"Payers often drive the agenda in terms of adoption,” says Kathryn Phillips, professor of health economics and health services research at the University of California at San Francisco. “It's inevitable that we're going to have more personalized medicine, and it has the potential to improve quality and lower costs. But we need to do a lot to realize that potential.”
Lynn Dowling knows this all too well.
A longtime hospital business development consultant, Dowling was diagnosed with breast cancer in 2005. Under American Cancer Society guidelines, Dowling's best course of treatment was chemotherapy. But she began researching chemotherapy's harsh side effects, both short- and long-term, and decided she wanted to avoid chemo if at all possible.
She heard about a test developed by Genomic Health, a Redwood City, Calif.-based pharmaceutical company. Called Oncotype DX, the test can help predict whether a breast cancer patient will benefit from chemotherapy by examining the tumor tissue at the molecular level. The test can also predict risk of recurrence.
Dowling's insurance company wouldn't pay for the test, which at the time cost $3,500. But she thought it was well worth the price out of pocket. Her test results indicated that she had a low risk of cancer recurrence, and that chemotherapy would have no extra benefit. Her 10-year survival rate was 96% if she just took the breast cancer drug tamoxifen. If Dowling chose tamoxifen plus chemotherapy, her 10-year survival rate would rise to 97%, she says.
“I was so impressed with that precision,” Dowling says. “The nasty secret is that my tumor was the most common type of tumor, and that only 4% of women with that tumor benefit from chemotherapy.”
Five years later, Dowling says she is in perfect health, and estimates she saved her insurance company $50,000 in chemotherapy drug costs by paying for that $3,500 test.
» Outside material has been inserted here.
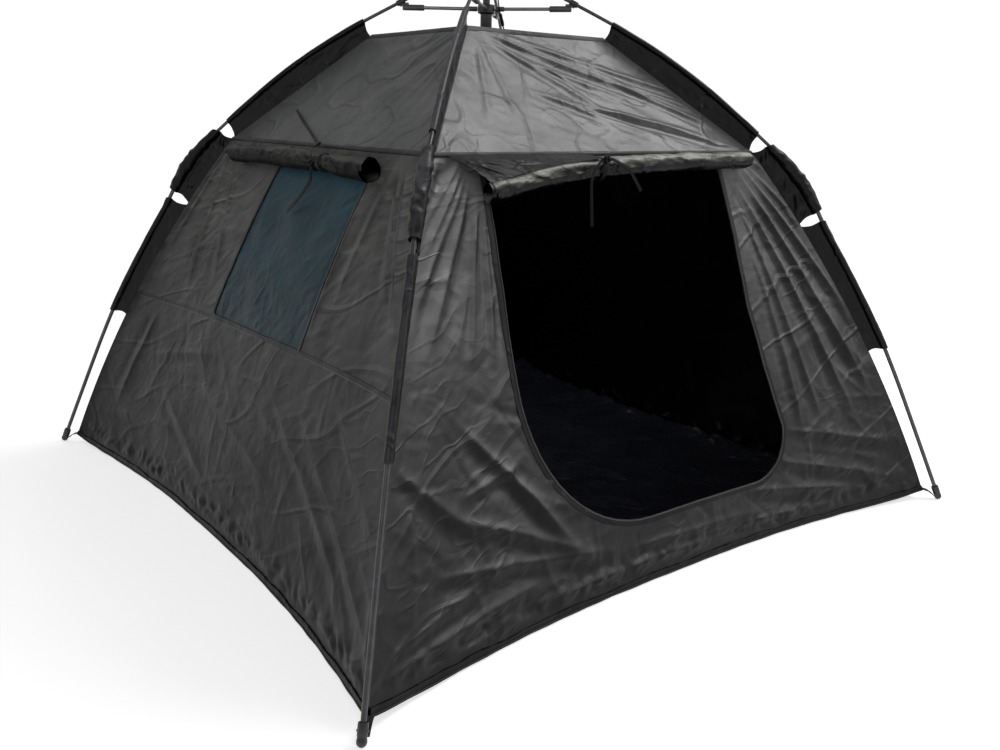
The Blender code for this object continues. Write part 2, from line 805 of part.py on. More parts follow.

In 2007, the American Society of Clinical Oncology included Oncotype DX in its clinical guidelines on the use of tumor markers for breast cancer. Genomic Health last month launched a similar colon cancer test.
As for Dowling, she became a convert to personalized medicine, and began looking for a hospital in the San Francisco Bay area to launch a program. “I started running around like Paul Revere, shouting 'Genomics is coming! Genomics is coming!' ” she says.
Dowling was turned down by several other health systems, and her search led her to El Camino Hospital. She now serves as a consultant to the hospital's Genomic Medicine Institute.
But she recognizes that the hospital must show a return on its investment. Under the program, hospital patients and their families can get free genetic testing, and participate in genomic research. The hospital is not seeking payer reimbursement for these services.
“We've got to be able to show that this activity gives us a competitive advantage and directs business to the hospital that we wouldn't otherwise get,” Dowling says. “I'm confident we can do that.”
El Camino has partnered with DNA Direct to provide testing and genetic counseling to patients. DNA Direct, based in San Francisco, is also partnering with managed-care company Humana to provide genetic counseling to targeted members.
At El Camino, physicians can refer their patients for genetic counseling, and use available tests to help clinical decisionmaking.
Because it is in the heart of Silicon Valley, El Camino hopes to attract partnerships with other companies engaging in personalized medicine, and become a beta test site for companies developing new technologies.
Other health systems across the country are also diving into personalized medicine, including Oakland, Calif.-based Kaiser Permanente, which is creating its own genomic databank. Geisinger Health System in Danville, Pa., has launched MyCode, a personalized medicine project, and is linking members' genomic information to its electronic health-record system. Both Kaiser and Geisinger are integrated systems.
Still, providers face a steep learning curve in this field, and reimbursement is far from ensured today.
It won't be pharma companies or providers that lead the way in personalized medicine, Levy predicts. Companies outside of healthcare could be formidable players—such as Nestle, PepsiCo, Procter & Gamble Co. and Wal-Mart Stores—because of their vast experience targeting consumers and focus on the wellness market.
PricewaterhouseCoopers advises providers to partner with experts in personalized medicine and adopt electronic health records to support further advances in the field.
The upside could be tremendous, Levy says.
“I don't see anything else able to increase the population's productive health—meaning the years people spend leading healthy, productive lives—like biomedical science,” he says. “There is no other thing that comes close.”